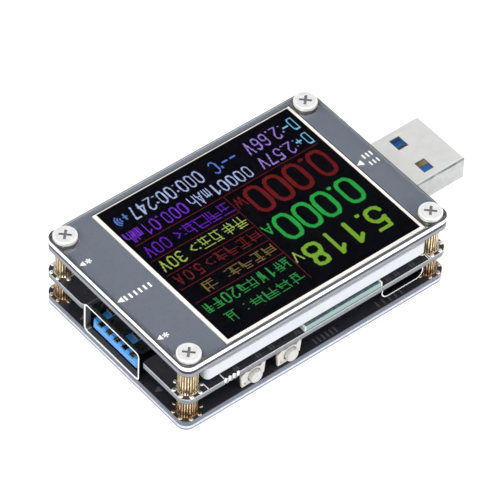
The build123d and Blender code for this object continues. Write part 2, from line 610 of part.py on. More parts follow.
for switch_name, switch_x in (("menu", MENU_SWITCH_X), ("select", SELECT_SWITCH_X)):
    with BuildPart() as switch_housing:
        with BuildSketch(switch_plane(switch_x, SWITCH_FRONT_Y + SWITCH_PLATE)):
            with Locations((0, BUTTON_DROP)):
                Rectangle(SWITCH_WIDTH, SWITCH_HEIGHT)
        extrude(amount=SWITCH_PLATE - SWITCH_DEPTH)
        with BuildSketch(switch_plane(switch_x, SWITCH_FRONT_Y + SWITCH_PLATE)):
            Rectangle(FLANGE_WIDTH + 2 * FLANGE_GAP, FLANGE_HEIGHT + 2 * FLANGE_GAP)
            Circle(BUTTON_BORE_RADIUS)
        extrude(amount=-pocket_depth, mode=Mode.SUBTRACT)
    save(switch_housing, f"{switch_name}_switch_housing")

    with BuildPart() as switch_plate:
        with BuildSketch(switch_plane(switch_x, SWITCH_FRONT_Y)):
            Circle(PLATE_DISC_RADIUS)
            with BuildLine():
                Polyline((-0.3, -1.5), (-2.45, -1.5), (-2.64, 1.04), (-1.75, 1.7), (0, 1.0), close=True)
            make_face()
            with BuildLine():
                Polyline((0.6, -1.4), (2.0, -0.7), (2.25, 1.85), (1.65, 1.95), (1.3, 1.3), (0, 1.0), close=True)
            make_face()
            with Locations(EAR_HOLE_SPOT):
                Circle(EAR_HOLE_RADIUS, mode=Mode.SUBTRACT)
            Circle(BUTTON_BORE_RADIUS, mode=Mode.SUBTRACT)
        extrude(amount=-SWITCH_PLATE)
    save(switch_plate, f"{switch_name}_switch_plate")

    with BuildPart() as switch_button:
        with BuildSketch(switch_plane(switch_x, button_front_y)):
            Circle(BUTTON_RADIUS)
        extrude(amount=button_front_y - flange_rear_y)
        fillet(switch_button.faces().sort_by(Axis.Y)[0].edges(), 0.2)
        with BuildSketch(switch_plane(switch_x, flange_front_y)):
            Rectangle(FLANGE_WIDTH, FLANGE_HEIGHT)
        extrude(amount=-FLANGE_THICKNESS)
    save(switch_button, f"{switch_name}_button")

    with BuildPart() as switch_dome:
        with BuildSketch(switch_plane(switch_x, dome_y)):
            Circle(DOME_RADIUS)
        extrude(amount=-DOME_THICKNESS)
    save(switch_dome, f"{switch_name}_switch_dome")

# ---------------------------------------------------------------- chips on the main board
LEAD_WIDTH = 0.22
LEAD_HEIGHT = 0.12


def board_top(x, y):
    """Plane on the main board's upper face."""
    return Plane(origin=(x, y, MAIN_BOARD_TOP))


def board_under(x, y):
    """Plane on the main board's lower face, with its normal pointing down."""
    return Plane(origin=(x, y, MAIN_BOARD_Z), x_dir=(1, 0, 0), z_dir=(0, 0, -1))


with BuildPart() as microcontroller:
    with BuildSketch(board_top(-7.4, 9.6).offset(LEAD_HEIGHT)):
        Rectangle(7.0, 7.0)
    extrude(amount=1.0)
    chamfer(microcontroller.faces().sort_by(Axis.Z)[-1].edges(), 0.15)
    with BuildSketch(board_top(-7.4, 9.6)):
        for turn in (0, 90):
            with Locations(Location((0, 0), turn)):
                with GridLocations(0.5, 8.0, 12, 2):
                    Rectangle(LEAD_WIDTH, 1.0)
        Rectangle(7.0, 7.0)
    extrude(amount=LEAD_HEIGHT)
save(microcontroller, "microcontroller")

with BuildPart() as flash_memory:
    with BuildSketch(board_top(-7.6, -10.4).offset(LEAD_HEIGHT)):
        Rectangle(4.9, 3.9)
    extrude(amount=1.1)
    with BuildSketch(board_top(-7.6, -10.4)):
        Rectangle(4.9, 3.9)
        with GridLocations(1.27, 4.9, 4, 2):
            Rectangle(0.42, 1.1)
    extrude(amount=LEAD_HEIGHT)
save(flash_memory, "flash_memory")

with BuildPart() as crystal:
    with BuildSketch(board_top(-6.2, 2.9)):
        Rectangle(3.2, 2.5)
    extrude(amount=0.75)
    fillet(crystal.edges().filter_by(Axis.Z), 0.3)
save(crystal, "crystal")

with BuildPart() as current_shunt:
    with BuildSketch(board_under(4.0, 5.0)):
        Rectangle(6.4, 3.2)
    extrude(amount=0.7)
save(current_shunt, "current_shunt")

with BuildPart() as power_inductor:
    with BuildSketch(board_under(11.5, 7.5)):
        Rectangle(5.0, 5.0)
    extrude(amount=2.6)
    chamfer(power_inductor.edges().filter_by(Axis.Z), 0.8)
save(power_inductor, "power_inductor")

with BuildPart() as voltage_regulator:
    with BuildSketch(board_under(16.5, 10.5).offset(LEAD_HEIGHT)):
        Rectangle(2.9, 1.6)
    extrude(amount=1.0)
    with BuildSketch(board_under(16.5, 10.5)):
        Rectangle(2.9, 1.6)
        with GridLocations(0.95, 2.1, 3, 2):
            Rectangle(0.4, 0.7)
    extrude(amount=LEAD_HEIGHT)
save(voltage_regulator, "voltage_regulator")

with BuildPart() as power_transistors:
    for transistor_y in (-5.4, 0.4):
        with BuildSketch(board_under(4.0, transistor_y).offset(LEAD_HEIGHT)):
            Rectangle(4.9, 3.9)
        extrude(amount=1.35)
        with BuildSketch(board_under(4.0, transistor_y)):
            Rectangle(4.9, 3.9)
            with GridLocations(1.27, 4.4, 4, 2):
                Rectangle(0.42, 0.7)
        extrude(amount=LEAD_HEIGHT)
save(power_transistors, "power_transistors")

# Chip parts in 0603 size
CHIP_LENGTH = 1.6
CHIP_WIDTH = 0.85
EDGE_ROW_Y = -15.2
capacitor_spots = ((-15.2, EDGE_ROW_Y), (-8.6, EDGE_ROW_Y), (15.6, EDGE_ROW_Y))
capacitor_spots += ((-1.6, 12.6), (16.2, 10.4), (16.2, 7.4), (-3.2, 15.4), (18.4, -6.0))
resistor_spots = ((-12.0, EDGE_ROW_Y), (-4.6, EDGE_ROW_Y), (18.4, EDGE_ROW_Y))
resistor_spots += ((-20.0, 11.0), (-17.4, 11.0), (-20.0, 13.4), (18.4, -8.2), (18.4, -10.4))

with BuildPart() as ceramic_capacitors:
    for spot_x, spot_y in capacitor_spots:
        with BuildSketch(board_top(spot_x, spot_y)):
            Rectangle(CHIP_LENGTH, CHIP_WIDTH)
        extrude(amount=0.8)
save(ceramic_capacitors, "ceramic_capacitors")

with BuildPart() as chip_resistors:
    for spot_x, spot_y in resistor_spots:
        with BuildSketch(board_top(spot_x, spot_y)):
            Rectangle(CHIP_LENGTH, CHIP_WIDTH)
        extrude(amount=0.45)
save(chip_resistors, "chip_resistors")
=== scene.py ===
"""Looks of the USB power meter: materials, clear covers, lit display, solder and printed marks.

Everything is in the CAD's own frame. Sizes in this file are in millimetres and MM turns them into metres.
"""
import math
import random

import bmesh
import bpy
from mathutils import Matrix, Vector


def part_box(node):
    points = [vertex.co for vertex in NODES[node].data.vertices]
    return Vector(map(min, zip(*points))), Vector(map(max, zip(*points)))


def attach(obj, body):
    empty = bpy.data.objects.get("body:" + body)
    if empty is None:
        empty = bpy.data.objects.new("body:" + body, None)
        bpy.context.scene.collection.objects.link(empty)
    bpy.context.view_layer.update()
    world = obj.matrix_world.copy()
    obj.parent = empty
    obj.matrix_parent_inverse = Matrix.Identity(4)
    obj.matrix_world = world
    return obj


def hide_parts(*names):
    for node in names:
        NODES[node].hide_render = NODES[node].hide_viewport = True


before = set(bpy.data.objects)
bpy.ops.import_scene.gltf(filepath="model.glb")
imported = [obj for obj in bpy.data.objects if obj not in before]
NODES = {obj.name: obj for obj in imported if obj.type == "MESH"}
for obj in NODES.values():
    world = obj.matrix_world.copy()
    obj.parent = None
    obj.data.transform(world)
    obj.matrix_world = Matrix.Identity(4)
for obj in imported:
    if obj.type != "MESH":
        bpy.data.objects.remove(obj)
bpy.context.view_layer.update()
MM = 0.001

# ---------------------------------------------------------------- sizes that the CAD gives
PLATE_LENGTH = 54.0
PLATE_WIDTH = 36.0
PLATE_CORNER = 1.8
HOLE_X = 24.6
HOLE_Y = 15.6
HOLES = [(sx * HOLE_X, sy * HOLE_Y) for sx in (-1, 1) for sy in (-1, 1)]


def level(node, end):
    """Height of a CAD node's underside (end 0) or top (end 1)."""
    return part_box(node)[end][2] / MM


BASE_TOP = level("base_cover", 1)
LOWER_BOARD_TOP = level("lower_board", 1)
MAIN_BOARD_Z = level("main_board", 0)
MAIN_BOARD_TOP = level("main_board", 1)
BEZEL_Z = level("bezel_board", 0)
BEZEL_TOP = level("bezel_board", 1)
COVER_TOP = level("top_cover", 1)
HEAD_TOP = level("top_screws", 1)
PANEL_TOP = level("display_panel", 1)
SOCKET_FRONT_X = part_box("usb_socket_shell")[0][0] / MM
C_FRONT_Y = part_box("usb_c_shell")[0][1] / MM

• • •

Short exercise:
Write out every line of the listing that holds the word "from".

Worked answer:
The build123d and Blender code for this object continues. Write part 2, from line 610 of part.py on. More parts follow.
from mathutils import Matrix, Vector